Squeaky wheel gets the grease

Analysis More news from the British government's push to revitalise the economy through high tech today, as the Trade and Investment Minister - a former banker - briefed reporters on a new national marketing effort for UK "advanced engineering".

In essence, the government want to let the British people - in particular the schoolchildren - know that actually Blighty's engineering and manufacturing sector is in much better shape than one might think. It is the sixth biggest in the world, in fact, and according to UK Trade and Investment (UKTI, the Trade and Investment minister's bureau) it delivers fully a third of British exports - £109bn.

If British kids can be persuaded to pay some attention at school, and so go on to qualify in technical disciplines at university, this state of affairs might continue or indeed improve - that's the thinking. And if overseas purchasers and investors can be helped to see through Blighty's image as a place which doesn't take technology seriously, that would be good too.

According to the newly-ennobled Lord Davies of Abersoch (formerly Mervyn Davies, chairman of Standard Chartered), the issue is largely one of perception.
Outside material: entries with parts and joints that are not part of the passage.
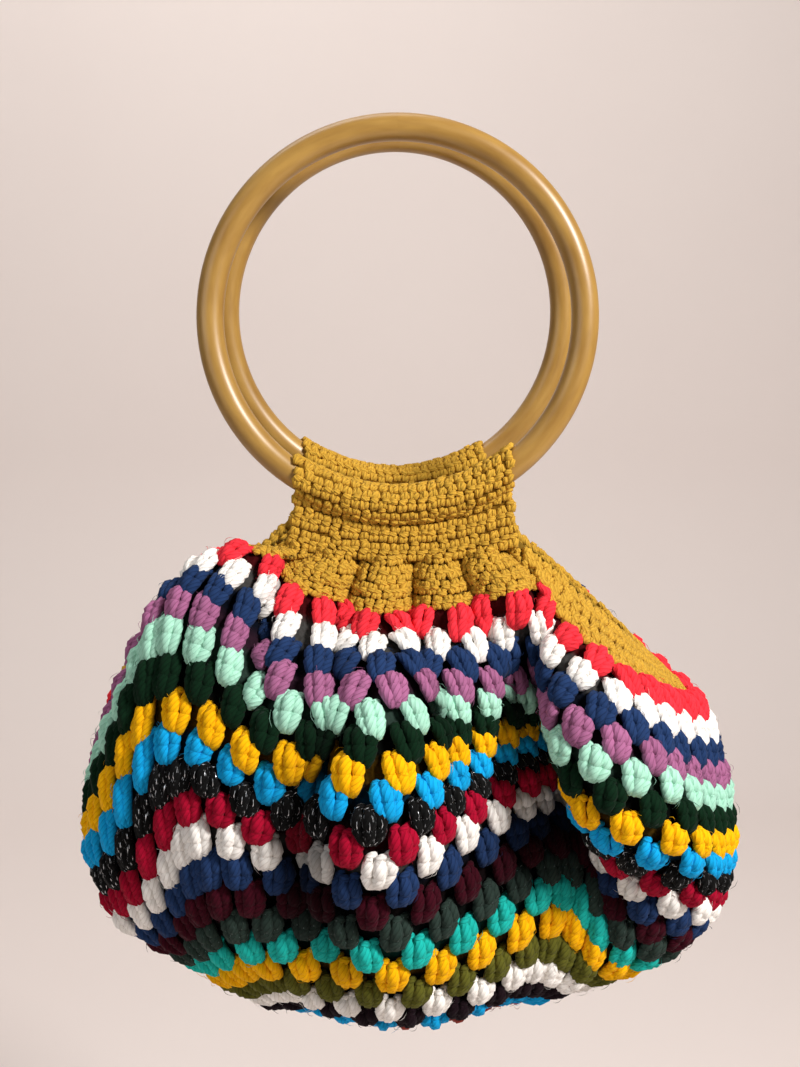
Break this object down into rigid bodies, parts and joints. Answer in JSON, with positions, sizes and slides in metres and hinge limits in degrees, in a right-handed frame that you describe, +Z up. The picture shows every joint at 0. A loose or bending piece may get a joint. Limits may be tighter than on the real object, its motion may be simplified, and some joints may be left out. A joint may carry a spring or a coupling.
{
  "type": "crocheted handbag with ring handles",
  "caption": "Slouchy crocheted handbag: a square of multicoloured clusters gathered onto mustard yokes that wrap ring handles, open at the sides.",
  "frame": {"origin": "inner top of the two rings, midway between them, where a hand or a hook carries the bag", "axes": "+Z up, the bag's front towards -Y, +X to the viewer's right in front of the bag"},
  "size_m": [0.3046, 0.2131, 0.4154],
  "materials": {
    "ring_tan": "satin moulded resin",
    "mustard": "matte plied yarn",
    "plum": "matte plied yarn",
    "straw": "matte plied yarn",
    "teal_blue": "matte plied yarn",
    "oatmeal": "matte plied yarn",
    "brick": "matte plied yarn",
    "sky_blue": "matte plied yarn",
    "dark_plum": "matte plied yarn",
    "off_white": "matte plied yarn",
    "olive": "tweed plied yarn",
    "golden": "matte plied yarn",
    "turquoise": "matte plied yarn",
    "grey_green": "plied yarn with metallic thread",
    "maroon": "matte plied yarn",
    "denim": "matte plied yarn",
    "crimson": "matte plied yarn",
    "sparkle_black": "plied yarn with metallic thread",
    "bottle_green": "matte plied yarn",
    "mint": "matte plied yarn",
    "mauve": "matte plied yarn",
    "coral_red": "matte plied yarn"
  },
  "bodies": {
    "bag": {"yoke_front": "mustard", "yoke_back": "mustard", "yoke_seam_front": "mustard", "yoke_seam_back": "mustard", "border": "mustard", "round_01_plum": "plum", "round_02_straw": "straw", "round_03_teal_blue": "teal_blue", "round_04_oatmeal": "oatmeal", "round_05_brick": "brick", "round_06_sky_blue": "sky_blue", "round_07_dark_plum": "dark_plum", "round_08_off_white": "off_white", "round_09_olive": "olive", "round_10_golden": "golden", "round_11_turquoise": "turquoise", "round_12_grey_green": "grey_green", "round_13_maroon": "maroon", "round_14_denim": "denim", "round_15_off_white": "off_white", "round_16_crimson": "crimson", "round_17_sparkle_black": "sparkle_black", "round_18_sky_blue": "sky_blue", "round_19_golden": "golden", "round_20_bottle_green": "bottle_green", "round_21_mint": "mint", "round_22_mauve": "mauve", "round_23_denim": "denim", "round_24_off_white": "off_white", "round_25_coral_red": "coral_red"},
    "front_handle": {"ring_handle_front": "ring_tan"},
    "back_handle": {"ring_handle_back": "ring_tan"}
  },
  "joints": [
    {"name": "front_ring_slide_round", "type": "hinge", "parent": "bag", "child": "front_handle", "pos_m": [0, -0.0305, -0.0755], "axis": [0, 0.9945, -0.1045], "continuous": true},
    {"name": "back_ring_slide_round", "type": "hinge", "parent": "bag", "child": "back_handle", "pos_m": [0, 0.0305, -0.0755], "axis": [-0.1736, 0.9848, 0], "continuous": true}
  ]
}
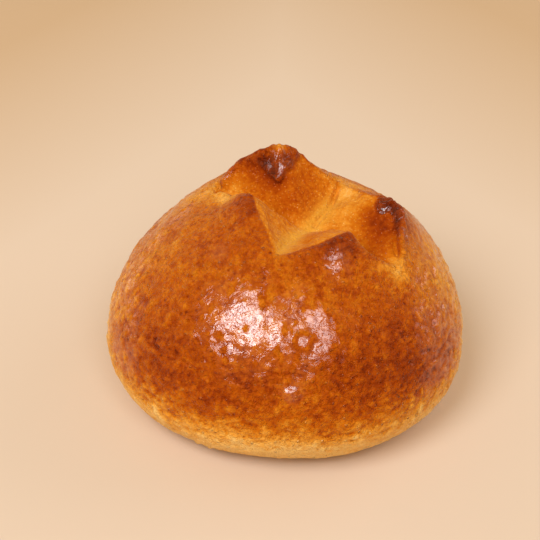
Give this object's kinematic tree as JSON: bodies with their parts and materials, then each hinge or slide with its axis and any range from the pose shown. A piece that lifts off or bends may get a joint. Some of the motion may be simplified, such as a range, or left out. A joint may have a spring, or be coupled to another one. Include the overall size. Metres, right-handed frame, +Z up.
{
  "type": "brioche bun",
  "caption": "Round glazed brioche bun on a flat base, with crossed scissor cuts on top that opened into pointed flaps around a shallow pit.",
  "frame": {"origin": "centre of the bun's bounding box in plan, on the table it stands on", "axes": "+Z up from the flat base; -Y towards the side where the cuts' front end runs down the dome; +X to the right of it; the tallest flap leans back towards +Y"},
  "size_m": [0.1084, 0.1082, 0.0671],
  "materials": {
    "baked_dough": "egg-glazed crust, glossy golden brown on the dome, pale and matte near the base and in the cuts"
  },
  "bodies": {
    "root": {"brioche": "baked_dough"}
  },
  "joints": []
}
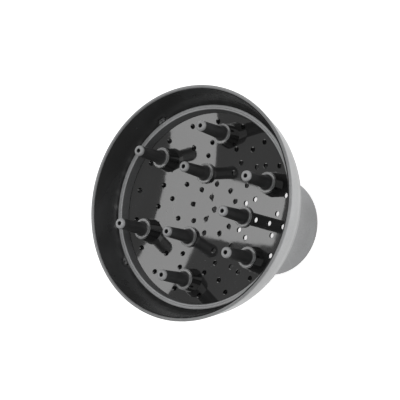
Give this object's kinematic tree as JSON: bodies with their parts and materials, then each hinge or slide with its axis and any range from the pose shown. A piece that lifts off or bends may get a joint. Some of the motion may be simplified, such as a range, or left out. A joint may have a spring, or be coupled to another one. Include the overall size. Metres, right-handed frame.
{
  "type": "hair dryer diffuser",
  "caption": "Bell-shaped bowl diffuser for a hair dryer: a round neck opens into a flared housing that carries a removable perforated dish with hollow fingers.",
  "frame": {"origin": "centre of the open end of the neck, at the bottom centre of the object standing on its neck", "axes": "+Z along the axis, from the neck out of the mouth; +X points at the first of the three inner fingers"},
  "size_m": [0.16, 0.16, 0.1261],
  "materials": {
    "bell_plastic": "mid-grey moulded plastic with a fine matte texture",
    "bezel_plastic": "light-grey satin plastic",
    "flare_plastic": "dark polished plastic",
    "grip_rubber": "soft black rubber, grooved",
    "dish_plastic": "near-black plastic polished like a mirror",
    "rim_plastic": "light-grey satin plastic",
    "finger_plastic": "dark satin plastic",
    "nose_plastic": "light-grey satin plastic",
    "latch_plastic": "light-grey satin plastic",
    "pin_steel": "drawn steel wire"
  },
  "bodies": {
    "housing": {"rear_bell": "bell_plastic", "bezel_shell": "bezel_plastic", "flare_liner": "flare_plastic", "grip_sleeve": "grip_rubber", "latch_pins": "pin_steel"},
    "dish_insert": {"dish": "dish_plastic", "dish_trim_ring": "rim_plastic", "lock_ring": "rim_plastic", "outer_finger_1": "finger_plastic", "outer_finger_2": "finger_plastic", "outer_finger_3": "finger_plastic", "outer_finger_4": "finger_plastic", "outer_finger_5": "finger_plastic", "outer_finger_6": "finger_plastic", "outer_finger_nose_1": "nose_plastic", "outer_finger_nose_2": "nose_plastic", "outer_finger_nose_3": "nose_plastic", "outer_finger_nose_4": "nose_plastic", "outer_finger_nose_5": "nose_plastic", "outer_finger_nose_6": "nose_plastic", "inner_finger_1": "finger_plastic", "inner_finger_2": "finger_plastic", "inner_finger_3": "finger_plastic", "inner_finger_nose_1": "nose_plastic", "inner_finger_nose_2": "nose_plastic", "inner_finger_nose_3": "nose_plastic"},
    "latch_1": {"rim_latch_1": "latch_plastic"},
    "latch_2": {"rim_latch_2": "latch_plastic"},
    "latch_3": {"rim_latch_3": "latch_plastic"},
    "latch_4": {"rim_latch_4": "latch_plastic"}
  },
  "joints": [
    {"name": "dish_lift", "type": "slide", "parent": "housing", "child": "dish_insert", "axis": [0, 0, 1], "range_m": [0, 0.045]},
    {"name": "latch_1_tilt", "type": "hinge", "parent": "housing", "child": "latch_1", "pos_m": [0.05051, 0.05051, 0.0974], "axis": [-0.7071, 0.7071, 0], "range_deg": [0, 10]},
    {"name": "latch_2_tilt", "type": "hinge", "parent": "housing", "child": "latch_2", "pos_m": [-0.05051, 0.05051, 0.0974], "axis": [-0.7071, -0.7071, 0], "range_deg": [0, 10]},
    {"name": "latch_3_tilt", "type": "hinge", "parent": "housing", "child": "latch_3", "pos_m": [-0.05051, -0.05051, 0.0974], "axis": [0.7071, -0.7071, 0], "range_deg": [0, 10]},
    {"name": "latch_4_tilt", "type": "hinge", "parent": "housing", "child": "latch_4", "pos_m": [0.05051, -0.05051, 0.0974], "axis": [0.7071, 0.7071, 0], "range_deg": [0, 10]}
  ]
}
The UK has always been strong in high-tech engineering, but nobody ever mentions it.

"If you in the press won't report [the greatness of British high-tech] we will have to get the message out via other channels," he told assembled biz reporters at a briefing in London today. For instance this new website (warning: Flash).

One big success area the government sees for UK "advanced engineering" is the automotive sector, which according to UKTI makes up £9.8bn of the nation's annual economic activity. But even UKTI admit that car making in Blighty has its problems.

"Our automotive sector, while currently enduring a particularly difficult time, has over recent years developed an ability to drive down costs and deliver to tight deadlines," says biz minister Lord Mandelson. And indeed today there's news that Toyota will cut pay and output at its two UK factories.

Interestingly, UKTI claims that various other kinds of tech manufacturing are in the same sort of league for the British economy as automotive. For example the space sector is now said to amount to £7bn of annual economic activity - better than three quarters the size of the car industry, apparently. Motorsport, as distinct from mainstream automotive, is said to come in at £5bn - more than half the size of the regular car industry. The manufacture of construction equipment such as JCB diggers is almost as big as that of making normal vehicles, at £8.5bn according to UKTI.